Speaking of which, it's odd that Russell placed so much higher for H8 than BT. I'm guessing it's just that H8 was more widely seen (and they're different categories, I suppose). It's hard to believe that you could see both movies and think he gave a better performance in the Tarantino (though I like the film better overall). He has one line reading in BT that wrecked me as much as anything in JAMES WHITE.

md'a said...

I thought Burge was just awful. But I also thought Joel Potrykus, Mark Ruffalo, Tom Noonan, and Kitana Kiki Rodriguez were awful, so clearly I have a different concept of acting than some of the Skandies voters.

Given the nature of Noonan's "role," I'm bewildered that anyone could find his performance actively bad. What do you think he should have done that he didn't? It's like saying "that dude playing the corpse who just laid there without moving was fucking terrible." HE'S A CORPSE. (That's Ed, neither do I understand voting for Noonan as one of the year's best performances. He is vocal wallpaper.)

Your other examples mostly suggest that you dislike over-the-top acting, though every one of those roles save Ruffalo's calls for exactly that.

Robert Fuller said...

Not actively bad, I just stuck his name in the list without clarification for brevity's sake. It's more that, like you, I don't understand voting for him.

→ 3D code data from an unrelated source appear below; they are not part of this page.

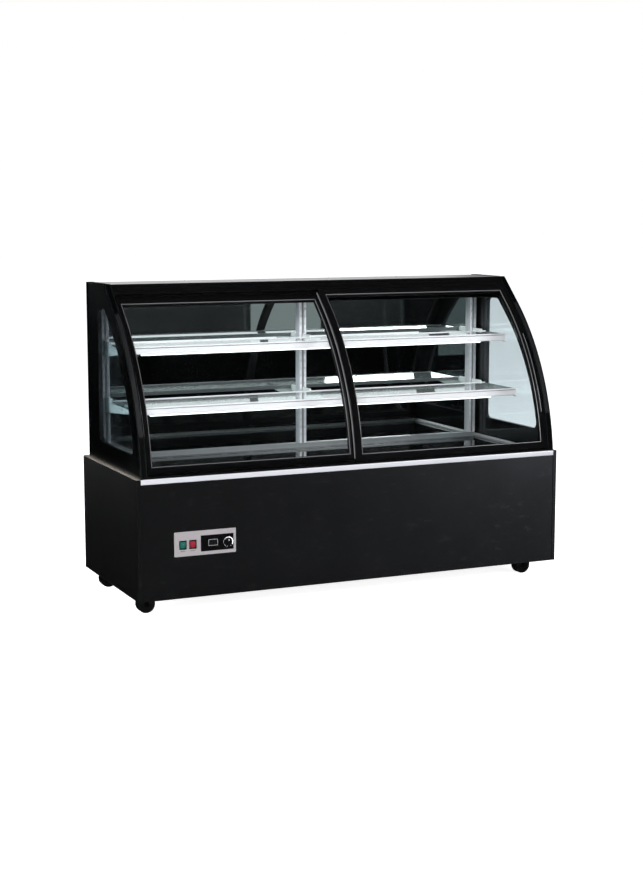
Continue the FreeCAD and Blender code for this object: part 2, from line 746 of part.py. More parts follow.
def make_standards():
    """Slotted channels that stand in front of the mirror."""
    standards = []
    for x in standard_x:
        x0, x1 = x - standard_width / 2, x + standard_width / 2
        post = box(x0, x1, standard_front, mirror_face, standard_low, overall_height - 30)
        groove = box(x - 5, x + 5, standard_front - 1, standard_front + 4, standard_low - 1, overall_height)
        slots = [box(sx - 1.5, sx + 1.5, standard_front - 1, mirror_face - 3, z, z + 12)
                 for sx in (x - 9, x + 9) for z in spread(20, standard_low + 30, overall_height - 70)]
        standards.append(post.cut(Part.makeCompound([groove] + slots)))
    save("shelf_standards", standards)


def make_brackets():
    """Tapered arms that hook on the standards and carry the rails."""
    arms = []
    for tier in ("lower", "upper"):
        top = shelf_tops[tier] - shelf_glass
        tip = shelf_fronts[tier] + rail_depth + 1
        outline = [(standard_front, top + 14), (standard_front, top - 46), (standard_front - 30, top - 46),
                   (tip, top - 20), (tip, top - 6), (shelf_rear - 12, top - 6), (shelf_rear + 10, top - 6),
                   (shelf_rear + 22, top + 14)]
        for x in standard_x:
            arms.append(prism_x(outline, x - 2.5, x + 2.5))
    save("shelf_brackets", arms)


def make_shelf_glass():
    for tier in ("lower", "upper"):
        top = shelf_tops[tier]
        glass = box(-shelf_half_length + 2, shelf_half_length - 2, shelf_fronts[tier] + 5, shelf_rear - 3,
                    top - shelf_glass, top)
        save(tier + "_shelf_glass", glass)


def make_shelf_rails():
    """White front rails with a seat for the glass and a moulded cap on each end."""
    rails = []
    for tier in ("lower", "upper"):
        top, front = shelf_tops[tier], shelf_fronts[tier]
        back, seat_low, foot = front + rail_depth, top - shelf_glass, top - rail_height
        outline = [(front, top + 2), (front + 4, top + 2), (front + 4, seat_low), (back, seat_low),
                   (back, seat_low - 5), (front + 5, seat_low - 5), (front + 5, foot), (front, foot + 2)]
        rails.append(prism_x(outline, -shelf_half_length + 6, shelf_half_length - 6))
        cap = [(front - 0.5, top + 3), (back, top + 3), (back, foot - 6), (front - 0.5, foot - 6)]
        for sign in (-1, 1):
            x0, x1 = sorted((sign * (shelf_half_length - 6), sign * shelf_half_length))
            block = prism_x(cap, x0, x1)
            seat = box(x0 - 1, x0 + 8, front + 5, front + 40, seat_low, top + 4)
            rails.append(block.cut(seat))
    save("shelf_rails", rails)


def make_shelf_lamps():
    """Diffusers of the light bars under each rail."""
    lamps = []
    for tier in ("lower", "upper"):
        top, front = shelf_tops[tier], shelf_fronts[tier]
        z = top - shelf_glass - 5
        lamps.append(box(-shelf_half_length + 70, shelf_half_length - 120, front + 5, front + rail_depth - 1,
                         top - rail_height - 5, z))
    save("shelf_lamps", lamps)


def make_rear_bars():
    """White bars that hold the rear edge of each glass."""
    bars = []
    for tier in ("lower", "upper"):
        top = shelf_tops[tier]
        outline = [(shelf_rear - 12, top - shelf_glass), (shelf_rear - 12, top - shelf_glass - 6),
                   (shelf_rear, top - shelf_glass - 6), (shelf_rear, top + 3), (shelf_rear - 3, top + 3),
                   (shelf_rear - 3, top - shelf_glass)]
        bars.append(prism_x(outline, -shelf_half_length, shelf_half_length))
    save("shelf_rear_bars", bars)


# ---------------------------------------------------------------- casters
def make_caster_plates():
    """Mounting plates with the fixed ball race of each caster."""
    plates = []
    for sx in (-1, 1):
        for sy in (-1, 1):
            x, y = sx * caster_x, sy * caster_y
            plate = box(x - 30, x + 30, y - 30, y + 30, pan_bottom - 3, pan_bottom)
            stem = cylinder(5.95, (x, y, fork_top - 14), (x, y, pan_bottom))
            plates.append(round_edges(plate, 6.0, upright_edge).fuse(stem).removeSplitter())
    save("caster_plates", plates)


def make_caster(side, x, y):
    """Twin-wheel caster: a hooded body that swivels on the stem, and a pair of wheels on its axle."""
    hub_x, hub_z = x - caster_trail, wheel_radius
    core_half = wheel_gap / 2 - wheel_play
    hood_radius = wheel_radius + 4.5
    hood_half = wheel_gap / 2 + wheel_width

    def across(radius, y0, y1):
        return cylinder(radius, (hub_x, y + y0, hub_z), (hub_x, y + y1, hub_z))

    core = across(wheel_radius - 4, -core_half, core_half)
    hood = across(hood_radius, -hood_half, hood_half)
    hood = hood.cut(across(hood_radius - hood_sheet, -hood_half - 1, hood_half + 1))
    upper = box(hub_x - 60, hub_x + 60, y - hood_half, y + hood_half, hub_z + 14, fork_top + 20)
    hood = hood.common(upper)
    web = box(hub_x - 12, hub_x + 12, y - core_half, y + core_half, hub_z + 10, hub_z + hood_radius - 1)
    head = cylinder(15, (x, y, fork_top - 18), (x, y, fork_top))
    wheel_space = across(hood_radius - hood_sheet + 0.1, core_half, hood_half + 1)
    other_space = across(hood_radius - hood_sheet + 0.1, -hood_half - 1, -core_half)
    head = head.cut(wheel_space).cut(other_space)
    axle = across(4, -hood_half - 1, hood_half + 1)
    bore = cylinder(6.0, (x, y, fork_top - 16), (x, y, fork_top + 1))
    body = core.fuse([hood, web, head, axle]).cut(bore)
    save("caster_fork_" + side, body.removeSplitter())
    wheels = []
    for sign in (-1, 1):
        y0, y1 = sorted((y + sign * wheel_gap / 2, y + sign * (wheel_gap / 2 + wheel_width - 1)))
        tyre = cylinder(wheel_radius, (hub_x, y0, hub_z), (hub_x, y1, hub_z))
        tyre = tyre.makeFillet(3.5, [e for e in tyre.Edges if e.Curve.TypeId == "Part::GeomCircle"])
        wheels.append(tyre.cut(cylinder(4.05, (hub_x, y0 - 1, hub_z), (hub_x, y1 + 1, hub_z))))
    save("caster_wheels_" + side, wheels)


def make_casters():
    for row, sy in (("front", -1), ("rear", 1)):
        for column, sx in (("left", -1), ("right", 1)):
            make_caster(row + "_" + column, sx * caster_x, sy * caster_y)


def make_condenser_blades():
    x, z = fan_centre
    save("condenser_fan_blades", fan_wheel(x, condenser_y - 30, z, 88, 20, 20, 4, 5))


os.makedirs("parts", exist_ok=True)
make_side_panels()
make_front_panel()
make_trim_strip()
make_floor_pan()
make_base_frame()
make_rear_panel()
make_tub()
make_deck()
make_deck_trims()
make_evaporator()
make_fan_plate()
make_evaporator_fans()
make_condenser()
make_condenser_shroud()
make_condenser_motor()
make_condenser_blades()
make_compressor()
make_pipes()
make_electrical_box()
make_power_inlet()
make_drain_pan()
make_control_plate()
make_switch_bodies()
make_rockers()
make_thermostat()
make_knob()
make_ends()
make_top_panel()
make_top_beam()
make_back()
make_bottom_track()
make_doors()
make_standards()
make_brackets()
make_shelf_glass()
make_shelf_rails()
make_shelf_lamps()
make_rear_bars()
make_caster_plates()
make_casters()
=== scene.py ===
"""Looks of a refrigerated bakery display case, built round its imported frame."""
import json
import logging
import math
from dataclasses import dataclass, field
from enum import Enum
from typing import Any, Callable, Iterable, Sequence

import bmesh
import bpy
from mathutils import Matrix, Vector

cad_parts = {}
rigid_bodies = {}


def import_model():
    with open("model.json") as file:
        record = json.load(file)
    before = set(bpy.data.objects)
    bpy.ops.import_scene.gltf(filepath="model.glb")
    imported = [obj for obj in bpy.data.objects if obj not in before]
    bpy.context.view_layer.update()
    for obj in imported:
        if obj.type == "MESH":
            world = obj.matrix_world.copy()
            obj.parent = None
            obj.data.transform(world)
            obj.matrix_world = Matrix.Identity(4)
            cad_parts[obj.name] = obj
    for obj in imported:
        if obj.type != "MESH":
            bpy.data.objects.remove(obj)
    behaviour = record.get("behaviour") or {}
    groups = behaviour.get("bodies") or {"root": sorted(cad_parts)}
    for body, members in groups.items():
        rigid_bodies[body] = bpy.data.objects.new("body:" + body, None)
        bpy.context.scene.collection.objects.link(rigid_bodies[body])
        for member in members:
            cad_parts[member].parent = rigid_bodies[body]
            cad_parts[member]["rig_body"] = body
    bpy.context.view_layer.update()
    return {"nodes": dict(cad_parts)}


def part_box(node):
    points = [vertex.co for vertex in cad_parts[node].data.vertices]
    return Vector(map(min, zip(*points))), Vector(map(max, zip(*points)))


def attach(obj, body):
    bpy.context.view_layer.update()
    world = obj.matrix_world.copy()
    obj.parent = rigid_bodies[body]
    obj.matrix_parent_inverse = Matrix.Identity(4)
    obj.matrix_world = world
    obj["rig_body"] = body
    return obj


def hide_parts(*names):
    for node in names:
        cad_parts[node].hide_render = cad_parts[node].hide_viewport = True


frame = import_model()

LOG = logging.getLogger("display_case")
MM = 0.001

Colour = tuple[float, float, float]
Pair = tuple[float, float]
Triple = tuple[float, float, float]


class Slot(Enum):
    """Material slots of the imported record."""

    LAMINATE = "laminate_black"
    FRAME = "frame_black"
    TRIM = "silver_trim"
    STAINLESS = "stainless"
    PLATE = "control_plate"
    GALVANISED = "galvanised"
    REAR = "rear_black"
    WALL = "insulated_wall"
    LINER = "tub_liner"
    CLEAR_GLASS = "clear_glass"
    DOOR_GLASS = "door_glass"
    SHELF_GLASS = "shelf_glass"
    FRIT = "frit_black"
    MIRROR = "mirror"
    DECK = "deck_black"
    DECK_TRIM = "deck_trim"
    RAIL = "rail_white"
    LAMP = "lamp_diffuser"
    STANDARD = "standard_silver"
    BRACKET = "bracket_white"
    FINS = "coil_aluminium"
    COPPER = "copper"
    COMPRESSOR = "compressor_black"
    MOTOR = "motor_grey"
    FAN = "fan_plastic"
    TRAY = "tray_plastic"
    PLASTIC = "black_plastic"
    GREEN_KEY = "rocker_green"
    RED_KEY = "rocker_red"
    CASTER = "caster_black"
    TYRE = "tyre_black"


class Grain(Enum):
    """Surface patterns that a solid finish can carry."""

    LACQUER = "lacquer"
    BRUSHED = "brushed"
    DRAWN = "drawn"
    SPANGLE = "spangle"
    MOULDED = "moulded"
    CAST = "cast"


class Lit(Enum):
    """How a piece is lit: which of the studio's lamps it receives."""

    PALE = "pale"
    DARK = "dark"
    BOARD = "board"
    GLASS = "glass"
    SHELF_GLASS = "shelf_glass"
    MIRROR = "mirror"


LIT_BY_SLOT: dict[Slot, Lit] = {
    Slot.LAMINATE: Lit.BOARD, Slot.FRAME: Lit.DARK, Slot.REAR: Lit.DARK, Slot.WALL: Lit.DARK,
    Slot.FRIT: Lit.DARK, Slot.DECK: Lit.DARK, Slot.PLASTIC: Lit.DARK, Slot.CASTER: Lit.DARK,
    Slot.TYRE: Lit.DARK, Slot.CLEAR_GLASS: Lit.GLASS, Slot.DOOR_GLASS: Lit.GLASS,
    Slot.SHELF_GLASS: Lit.SHELF_GLASS, Slot.MIRROR: Lit.MIRROR,
}


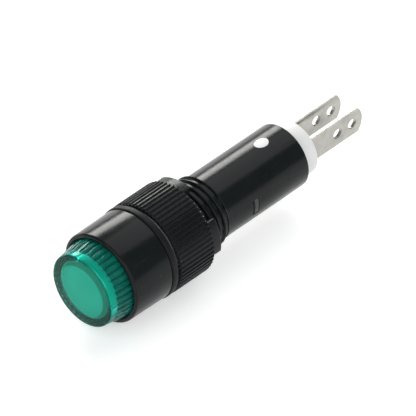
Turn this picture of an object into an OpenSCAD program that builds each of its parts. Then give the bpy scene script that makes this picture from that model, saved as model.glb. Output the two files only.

I don't dislike over-the-top acting, I dislike amateurish acting, which is what I felt Potrykus, Burge, and Rodriguez delivered.

Matthew B. said...

I'm surprised by all the Ruffalo hate. The only moment I found annoying was his little "This is bullshit!" speech, but that seems more the fault of the script.

Victor Morton said...

Being vocal wallpaper is much more of an achievement than it sounds. #YSWIDT?